In order for operations to become simple despite the richness and diversity of software, we are required to integrate and run, the administration experience of diverse applications must become consistent.

Today, administering a particular application requires detailed knowledge of much more than configuration files. The admin needs to know how to restart the application, where it sends its log files, how to backup and restore it. Those details vary from application to application, and it takes time to learn them which slows down the adoption of new software by the organisation.

Unifying the experience of application management means creating a standard set of mechanisms that do not involve low-level details. Expressing every application in this standard way means that a new application can be embraced and integrated much more quickly because there is less unique knowledge to be acquired before an admin can be proficient.

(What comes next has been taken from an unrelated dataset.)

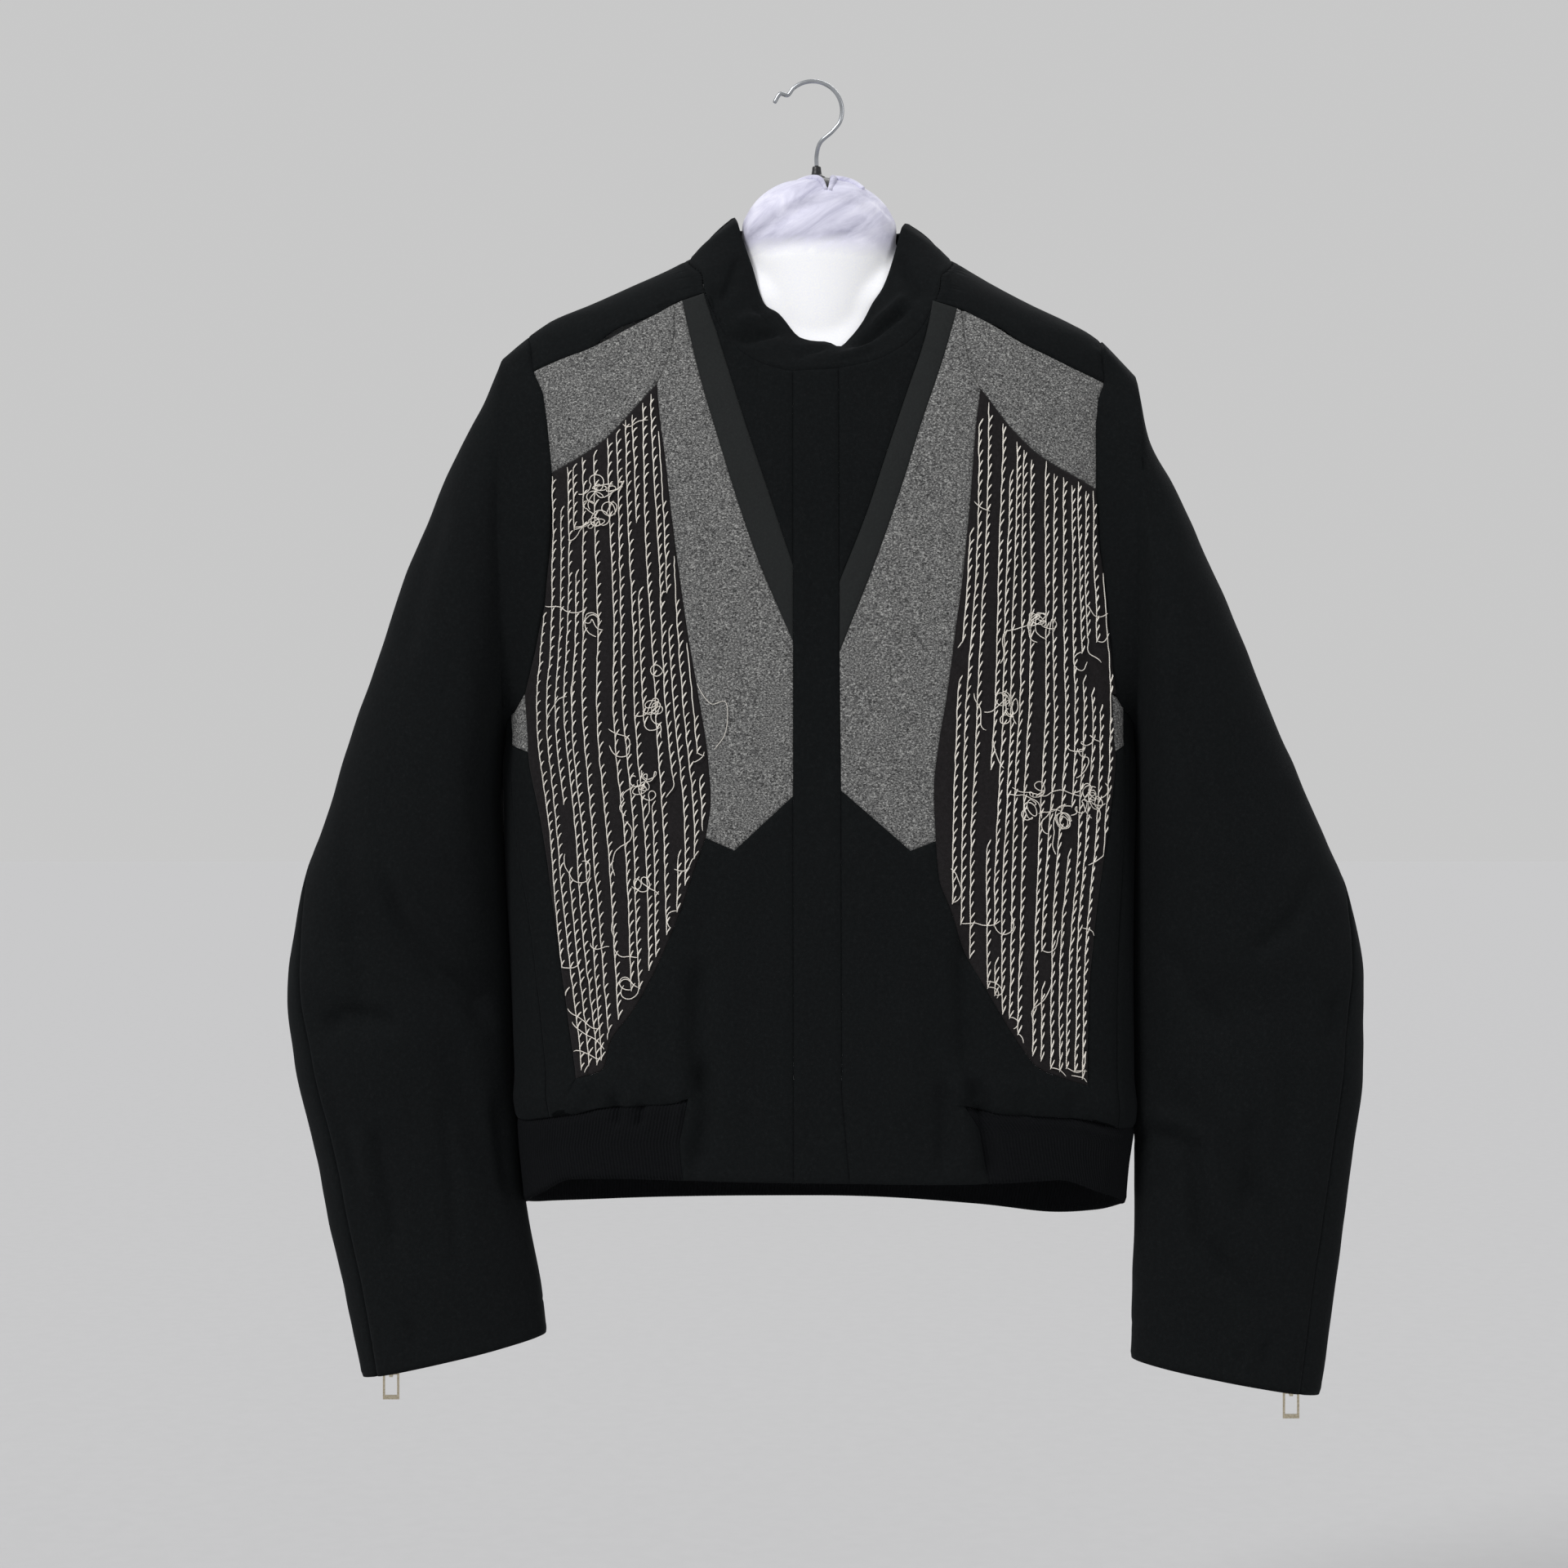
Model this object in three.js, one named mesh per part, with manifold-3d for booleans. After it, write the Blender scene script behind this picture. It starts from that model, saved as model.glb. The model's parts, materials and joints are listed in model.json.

With operators and the Juju operator lifecycle manager, every new application presents exactly the same way to administrators. A charm provides consistent metadata about versions and substrates (kKubernetes, machines, operating systems). The charm also declares the set of daily operations actions that can be performed — backup, restore, reset and so on — all of which can be triggered in exactly the same way and monitored in the same way. Integration possibilities are declared explicitly. Scale, storage and networking are all standardised.

In order to give administrators a clean and immediately understandable way of operating an application, we must use a consistent language to describe all applications.

The Juju operator lifecycle manager provides a model-driven language that unifies applications on bare metal, virtualisation, cloud instances, and kKubernetes. It allows the administrator to be effective with a new application even if they have no underlying knowledge of the details of that application, and no access to the actual machines or containers that are hosting the application.